Inspired by the Kongo people’s aggressive mystical idols, the Nkondi, Gavin crafts dense fantasies, where tricksters arise. However, they are not merely spirits seeking to wreak havoc. They are inhabited by the souls of the rejected, like Sally Bassett, or the Mohican woman who was condemned to death for adultery and gave her name to the Bish-Bash falls, where she was supposed to be executed. There is precise alchemy by which Gavin summons those souls: not just of the forgotten heroes, but also of his father, whom he reinterpreted in a posthumous portrait using, alongside paint, the pink sand of Bermuda, his own blood, and his parent’s cremains.

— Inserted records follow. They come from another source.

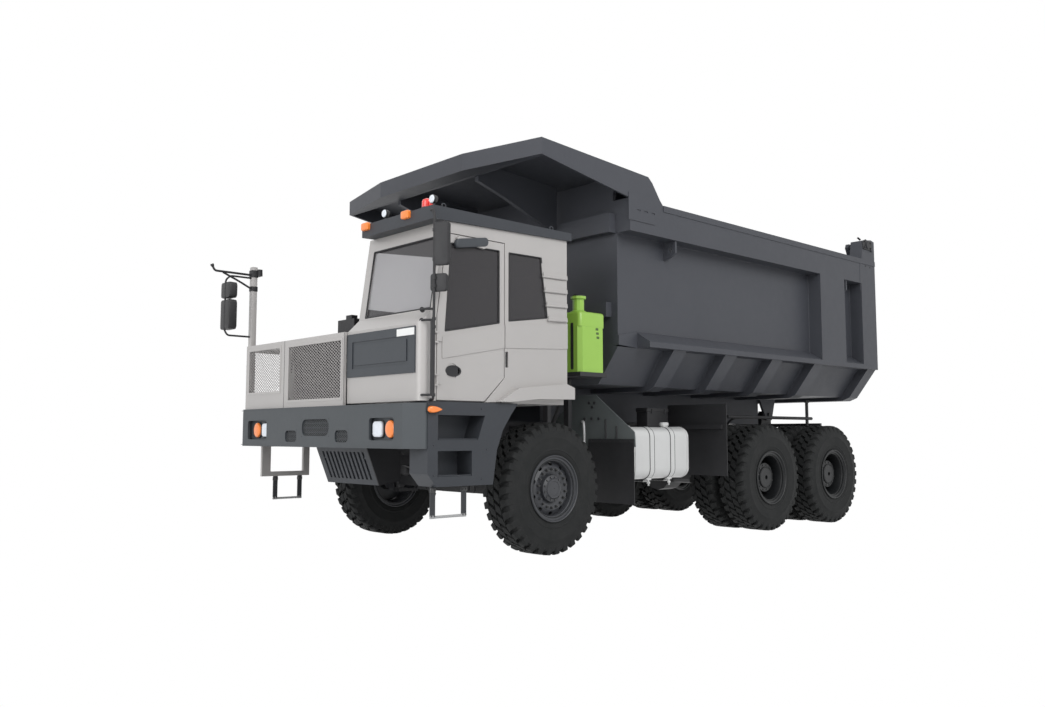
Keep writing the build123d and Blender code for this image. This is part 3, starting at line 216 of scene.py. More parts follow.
def capped(shape, rings):
    """A closed form through rings of points, with a face at each end."""
    skin(shape, rings)
    shape.faces.new(reversed(rings[0]))
    shape.faces.new(rings[-1])


def lathe(shape, outline, middle, steps):
    """Turns an outline of (radius, y) about the line along Y through a middle point."""
    rings = []
    for i in range(steps):
        turn = 2 * math.pi * i / steps
        rings.append([shape.verts.new(at_turn(middle, r, turn, y)) for r, y in outline])
    skin(shape, rings + rings[:1])


tyre_rubber = Finish(bpy.data.materials.new("tyre_rubber"), {"Specular IOR Level": 0.15})
dust = tyre_rubber.cloud(7.0, 5.0).above(0.52, 0.35)
tyre_rubber.feed(
    Base_Color=tyre_rubber.blend(dust * 0.5, (0.023, 0.024, 0.024), (0.034, 0.034, 0.034)),
    Roughness=0.62 + 0.2 * tyre_rubber.cloud(22.0),
)
tyre_rubber.relief(tyre_rubber.cloud(140.0, 3.0), 0.0015, 0.5)

tyre_walls = (
    (0.320, 0.170), (0.322, 0.189), (0.385, 0.189), (0.398, 0.198), (0.430, 0.203), (0.436, 0.209),
    (0.446, 0.209), (0.452, 0.206), (0.520, 0.213), (0.560, 0.2135), (0.566, 0.215), (0.578, 0.215),
    (0.584, 0.211), (0.640, 0.205), (0.690, 0.190), (0.706, 0.160), (0.712, 0.080),
)
pitches = 34
block_bevel = 0.012
# For each block its place in the pitch, then rows of y, foot and top radius, lean and half width
tread_blocks = (
    (0.0, ((0.006, 0.706, 0.7465, -0.036, 0.074), (0.086, 0.704, 0.7465, 0.036, 0.074))),
    (
        0.5,
        (
            (0.097, 0.704, 0.7465, 0.036, 0.074),
            (0.130, 0.702, 0.7462, 0.004, 0.068),
            (0.168, 0.696, 0.7440, -0.012, 0.060),
            (0.190, 0.680, 0.7300, -0.014, 0.058),
            (0.204, 0.640, 0.6600, -0.014, 0.056),
            (0.206, 0.622, 0.6230, -0.014, 0.054),
        ),
    ),
)


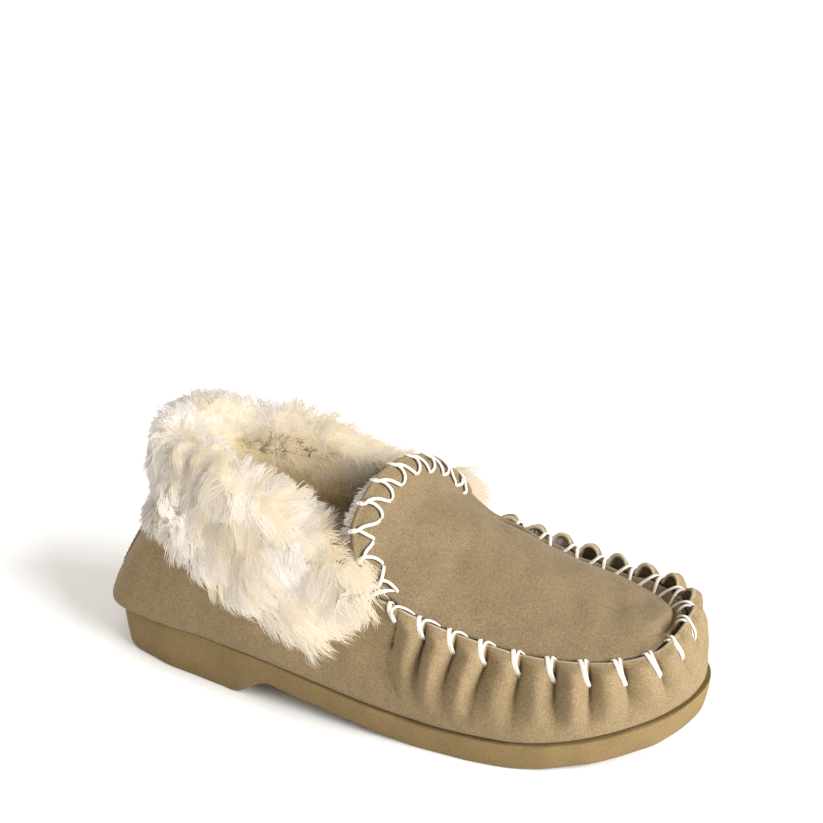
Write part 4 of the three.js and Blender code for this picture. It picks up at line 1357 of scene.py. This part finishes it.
def strand_mesh(name, paths, radius, shade, facing, slot, hold):
    """Tapering three-sided strands. paths: (strands, steps, 3); the rest per strand.

    Each strand is shaded mostly like the wool's whole surface there, as soft wool looks."""
    count, steps = paths.shape[:2]
    along = unit(paths[:, -1] - paths[:, 0])
    side = unit(np.cross(along, facing))
    up = np.cross(side, along)
    u = np.arange(steps - 1) / (steps - 1)
    profile = STRAND_ROOT * (1 - u) ** 0.55
    rings = []
    for k in range(3):
        angle = 2 * math.pi * k / 3 + math.pi / 6
        offset = side * math.cos(angle) * STRAND_WIDE + up * math.sin(angle) * STRAND_FLAT
        rings.append(paths[:, :-1] + offset[:, None] * (radius[:, None] * profile[None])[..., None])
    ring = np.stack(rings, 2).reshape(count, -1, 3)
    points = np.concatenate([ring, paths[:, -1:]], axis=1)
    per = points.shape[1]
    faces = []
    for r in range(steps - 2):
        for k in range(3):
            m = (k + 1) % 3
            faces.append([r * 3 + m, r * 3 + k, (r + 1) * 3 + k, (r + 1) * 3 + m])
    last = (steps - 2) * 3
    tris = [[last + (k + 1) % 3, last + k, per - 1] for k in range(3)] + [[0, 1, 2]]
    start = np.arange(count)[:, None, None] * per
    quads = (np.array(faces)[None] + start).reshape(-1, 4)
    tri = (np.array(tris)[None] + start).reshape(-1, 3)
    all_faces = quads.tolist() + tri.tolist()
    obj = new_object(name, points.reshape(-1, 3), all_faces, STRANDS, slot, outward=False)
    index = np.concatenate([np.repeat(shade, len(faces)), np.repeat(shade, len(tris))])
    obj.data.polygons.foreach_set("material_index", index.astype(np.int32))
    soft = unit(facing + up * 0.12)
    obj.data.normals_split_custom_set_from_vertices(np.repeat(soft, per, axis=0).tolist())
    obj.visible_shadow = False  # light passes between the fibres
    hold(obj)


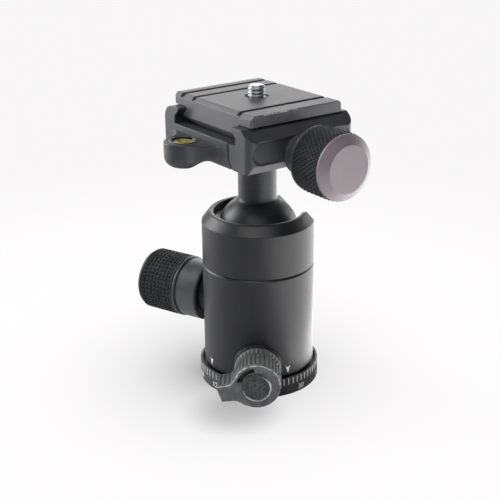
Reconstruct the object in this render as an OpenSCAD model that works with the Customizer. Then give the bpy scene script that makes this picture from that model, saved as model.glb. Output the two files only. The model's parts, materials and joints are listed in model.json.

And as apt and vigorous a painter as he is, Gavin’s subversive power lies in the fact that he is also a careful student of history and theory, who refuses to become content with reality, instead seeking the ramifications of the material evidence. Inspired by W.E.B. Du Bois he reinterprets the context of Bermuda’s transformations through the prism of social justice and excavates the landscape ripe for the reckoning. Some of the works in Gavin’s oeuvre are dedicated to Tucker’s Point, the Black community where members of his family had lived, which was razed to make way for the golf clubs and resorts. And it’s the passion and dedication of Gavin as a creative historian and archeologist who seeks to pin down the inequity of the past doubled with his voluptuous, immense talent that makes this young but accomplished artist one to watch out for. His works are a portal to fully realized, yet unresolved worlds, and investigating them, and holding them against rigid inquiry, is a rare, unimitable pleasure that so few artists take the care to provide.